DATA SEGMENT |
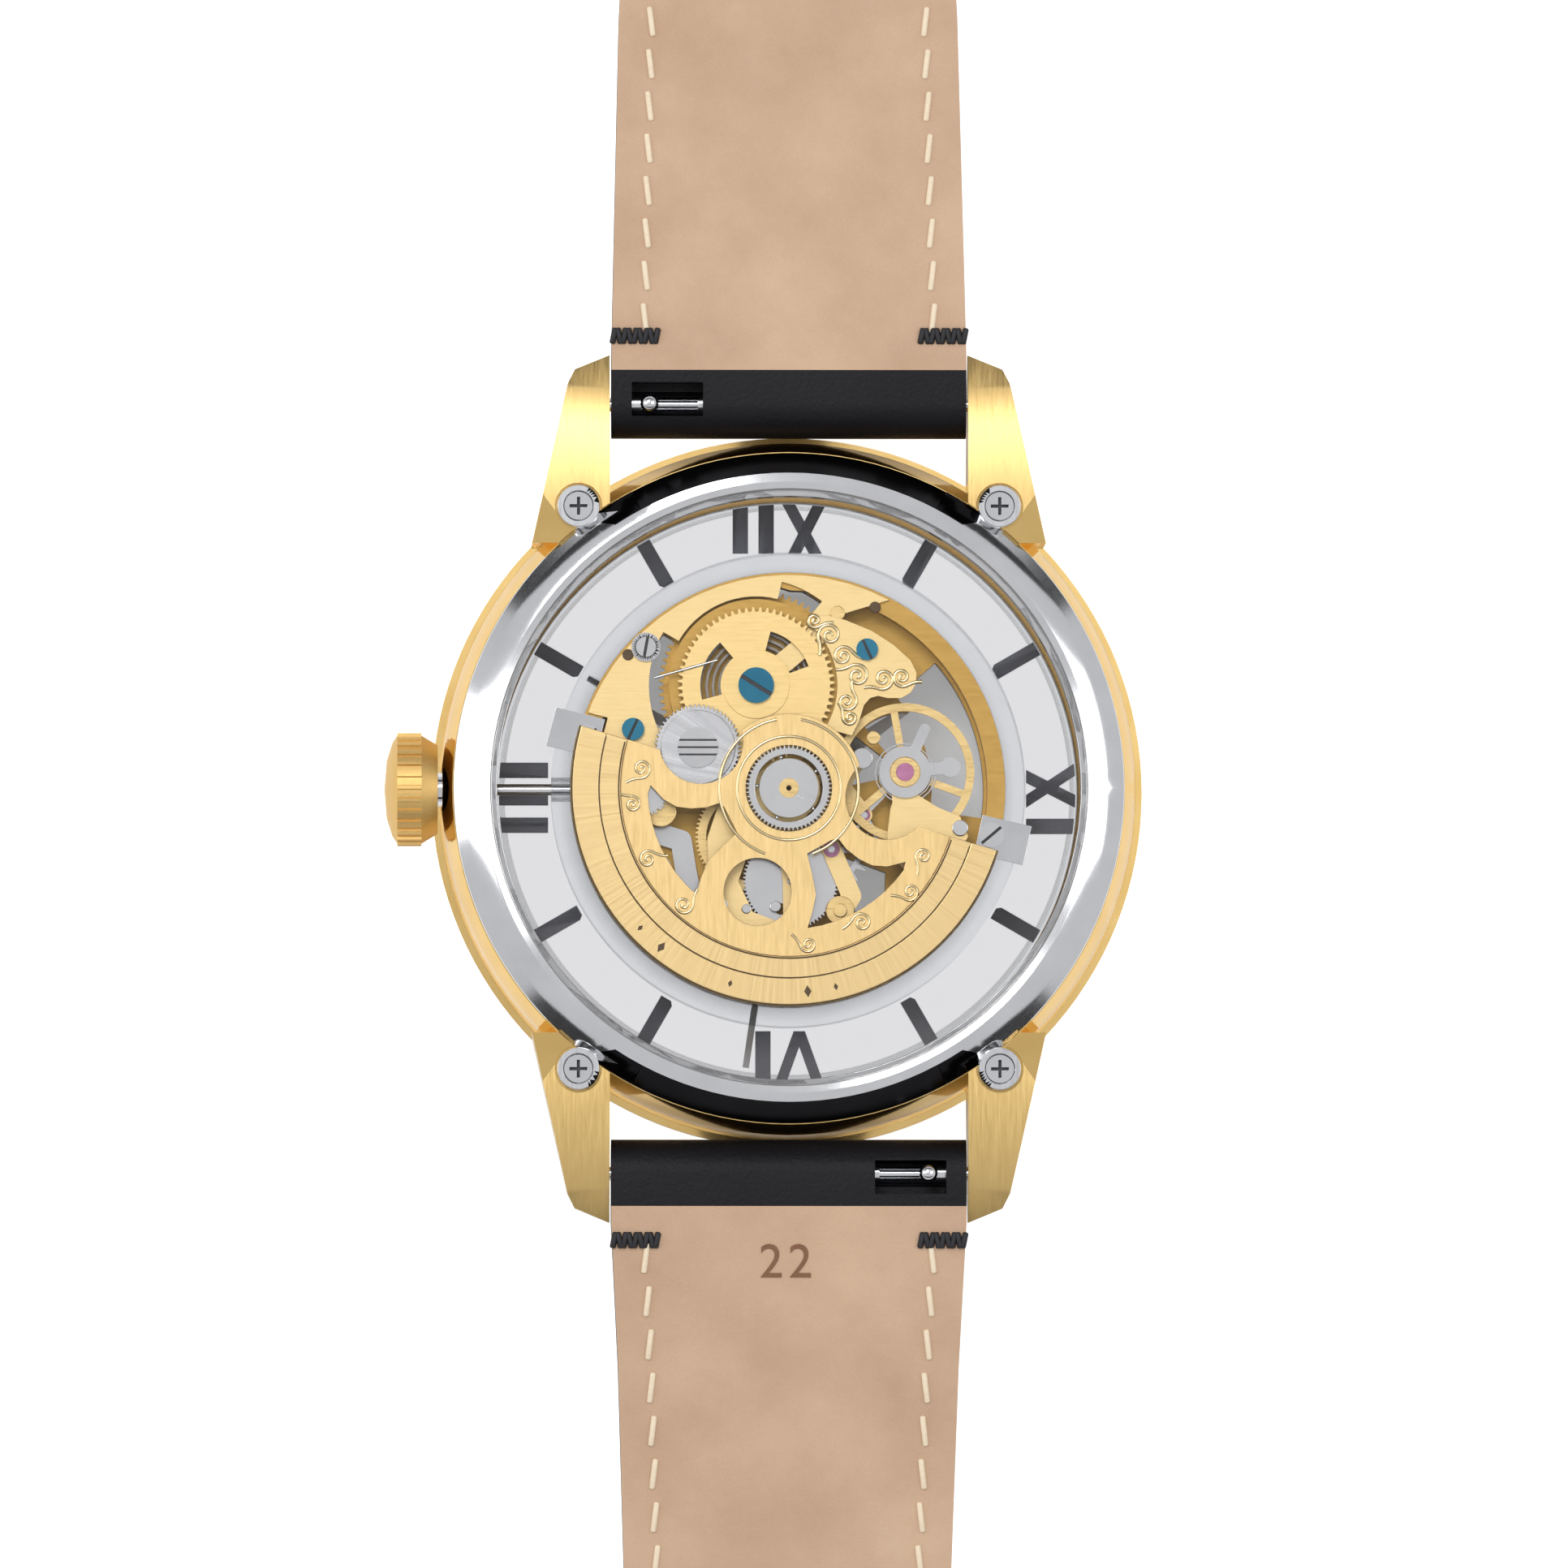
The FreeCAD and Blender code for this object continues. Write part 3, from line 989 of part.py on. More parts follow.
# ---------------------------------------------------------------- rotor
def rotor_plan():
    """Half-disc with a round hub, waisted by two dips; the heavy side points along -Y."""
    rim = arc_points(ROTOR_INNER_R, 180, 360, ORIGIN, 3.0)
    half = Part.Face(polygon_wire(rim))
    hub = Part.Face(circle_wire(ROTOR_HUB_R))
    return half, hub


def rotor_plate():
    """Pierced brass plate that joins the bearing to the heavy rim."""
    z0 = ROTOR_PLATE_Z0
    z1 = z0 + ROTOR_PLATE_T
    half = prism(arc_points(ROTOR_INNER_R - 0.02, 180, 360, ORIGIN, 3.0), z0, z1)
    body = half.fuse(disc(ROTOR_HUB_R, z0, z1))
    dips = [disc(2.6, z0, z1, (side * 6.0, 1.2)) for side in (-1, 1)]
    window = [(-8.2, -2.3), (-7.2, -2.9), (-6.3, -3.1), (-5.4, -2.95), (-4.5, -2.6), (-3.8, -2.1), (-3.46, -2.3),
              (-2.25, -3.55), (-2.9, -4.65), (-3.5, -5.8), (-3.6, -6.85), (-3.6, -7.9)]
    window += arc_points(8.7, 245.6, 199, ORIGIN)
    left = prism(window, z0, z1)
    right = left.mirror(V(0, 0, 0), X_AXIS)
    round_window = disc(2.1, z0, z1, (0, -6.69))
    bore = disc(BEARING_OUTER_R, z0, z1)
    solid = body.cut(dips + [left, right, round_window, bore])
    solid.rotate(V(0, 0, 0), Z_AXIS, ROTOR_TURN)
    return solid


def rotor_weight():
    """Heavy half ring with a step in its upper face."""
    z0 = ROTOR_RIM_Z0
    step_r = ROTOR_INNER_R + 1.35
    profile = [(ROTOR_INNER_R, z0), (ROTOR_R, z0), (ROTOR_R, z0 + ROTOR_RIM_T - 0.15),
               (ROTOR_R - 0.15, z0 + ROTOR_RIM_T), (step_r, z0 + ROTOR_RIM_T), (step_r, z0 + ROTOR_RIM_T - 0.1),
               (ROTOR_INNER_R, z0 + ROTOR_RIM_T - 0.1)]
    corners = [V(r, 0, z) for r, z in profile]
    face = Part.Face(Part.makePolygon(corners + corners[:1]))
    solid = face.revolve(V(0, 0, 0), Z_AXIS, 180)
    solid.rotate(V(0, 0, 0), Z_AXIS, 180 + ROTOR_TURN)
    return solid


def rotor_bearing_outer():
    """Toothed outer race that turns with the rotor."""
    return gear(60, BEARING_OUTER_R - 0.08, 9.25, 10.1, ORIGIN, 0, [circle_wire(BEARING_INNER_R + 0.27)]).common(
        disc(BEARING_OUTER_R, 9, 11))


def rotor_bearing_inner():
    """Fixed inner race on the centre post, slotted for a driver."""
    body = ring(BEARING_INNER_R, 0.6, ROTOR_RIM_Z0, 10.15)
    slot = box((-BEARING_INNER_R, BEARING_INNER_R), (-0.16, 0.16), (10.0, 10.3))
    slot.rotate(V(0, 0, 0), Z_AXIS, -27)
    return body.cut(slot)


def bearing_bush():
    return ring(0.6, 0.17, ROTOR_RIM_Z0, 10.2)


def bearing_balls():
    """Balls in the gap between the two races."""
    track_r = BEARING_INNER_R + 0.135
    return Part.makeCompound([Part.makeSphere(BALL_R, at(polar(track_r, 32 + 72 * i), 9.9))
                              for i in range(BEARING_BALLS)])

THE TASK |
Please return the data above exactly as given.

ANSWER TO THIS PROBLEM |
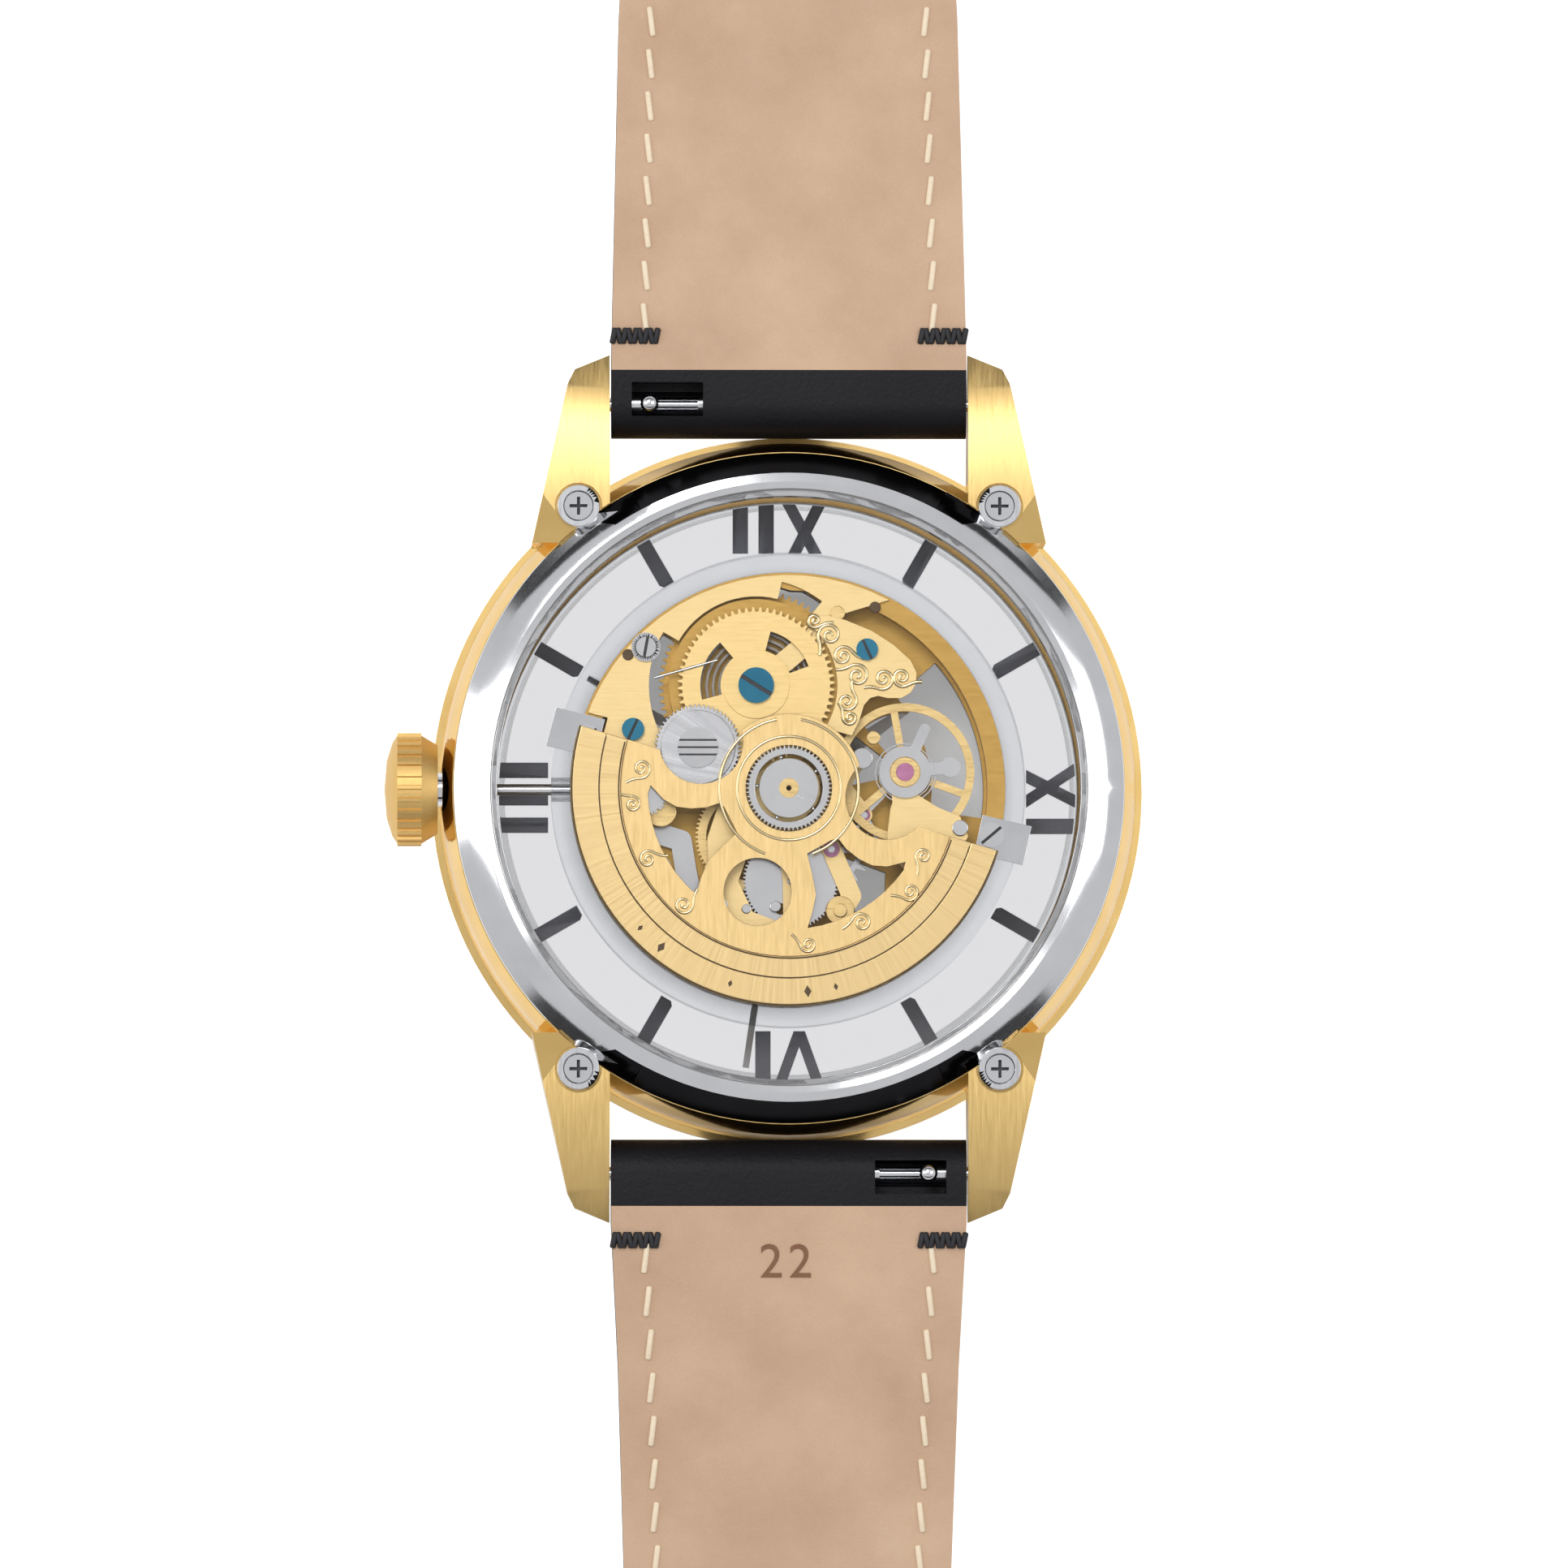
The FreeCAD and Blender code for this object continues. Write part 3, from line 989 of part.py on. More parts follow.
# ---------------------------------------------------------------- rotor
def rotor_plan():
    """Half-disc with a round hub, waisted by two dips; the heavy side points along -Y."""
    rim = arc_points(ROTOR_INNER_R, 180, 360, ORIGIN, 3.0)
    half = Part.Face(polygon_wire(rim))
    hub = Part.Face(circle_wire(ROTOR_HUB_R))
    return half, hub


def rotor_plate():
    """Pierced brass plate that joins the bearing to the heavy rim."""
    z0 = ROTOR_PLATE_Z0
    z1 = z0 + ROTOR_PLATE_T
    half = prism(arc_points(ROTOR_INNER_R - 0.02, 180, 360, ORIGIN, 3.0), z0, z1)
    body = half.fuse(disc(ROTOR_HUB_R, z0, z1))
    dips = [disc(2.6, z0, z1, (side * 6.0, 1.2)) for side in (-1, 1)]
    window = [(-8.2, -2.3), (-7.2, -2.9), (-6.3, -3.1), (-5.4, -2.95), (-4.5, -2.6), (-3.8, -2.1), (-3.46, -2.3),
              (-2.25, -3.55), (-2.9, -4.65), (-3.5, -5.8), (-3.6, -6.85), (-3.6, -7.9)]
    window += arc_points(8.7, 245.6, 199, ORIGIN)
    left = prism(window, z0, z1)
    right = left.mirror(V(0, 0, 0), X_AXIS)
    round_window = disc(2.1, z0, z1, (0, -6.69))
    bore = disc(BEARING_OUTER_R, z0, z1)
    solid = body.cut(dips + [left, right, round_window, bore])
    solid.rotate(V(0, 0, 0), Z_AXIS, ROTOR_TURN)
    return solid


def rotor_weight():
    """Heavy half ring with a step in its upper face."""
    z0 = ROTOR_RIM_Z0
    step_r = ROTOR_INNER_R + 1.35
    profile = [(ROTOR_INNER_R, z0), (ROTOR_R, z0), (ROTOR_R, z0 + ROTOR_RIM_T - 0.15),
               (ROTOR_R - 0.15, z0 + ROTOR_RIM_T), (step_r, z0 + ROTOR_RIM_T), (step_r, z0 + ROTOR_RIM_T - 0.1),
               (ROTOR_INNER_R, z0 + ROTOR_RIM_T - 0.1)]
    corners = [V(r, 0, z) for r, z in profile]
    face = Part.Face(Part.makePolygon(corners + corners[:1]))
    solid = face.revolve(V(0, 0, 0), Z_AXIS, 180)
    solid.rotate(V(0, 0, 0), Z_AXIS, 180 + ROTOR_TURN)
    return solid


def rotor_bearing_outer():
    """Toothed outer race that turns with the rotor."""
    return gear(60, BEARING_OUTER_R - 0.08, 9.25, 10.1, ORIGIN, 0, [circle_wire(BEARING_INNER_R + 0.27)]).common(
        disc(BEARING_OUTER_R, 9, 11))


def rotor_bearing_inner():
    """Fixed inner race on the centre post, slotted for a driver."""
    body = ring(BEARING_INNER_R, 0.6, ROTOR_RIM_Z0, 10.15)
    slot = box((-BEARING_INNER_R, BEARING_INNER_R), (-0.16, 0.16), (10.0, 10.3))
    slot.rotate(V(0, 0, 0), Z_AXIS, -27)
    return body.cut(slot)


def bearing_bush():
    return ring(0.6, 0.17, ROTOR_RIM_Z0, 10.2)


def bearing_balls():
    """Balls in the gap between the two races."""
    track_r = BEARING_INNER_R + 0.135
    return Part.makeCompound([Part.makeSphere(BALL_R, at(polar(track_r, 32 + 72 * i), 9.9))
                              for i in range(BEARING_BALLS)])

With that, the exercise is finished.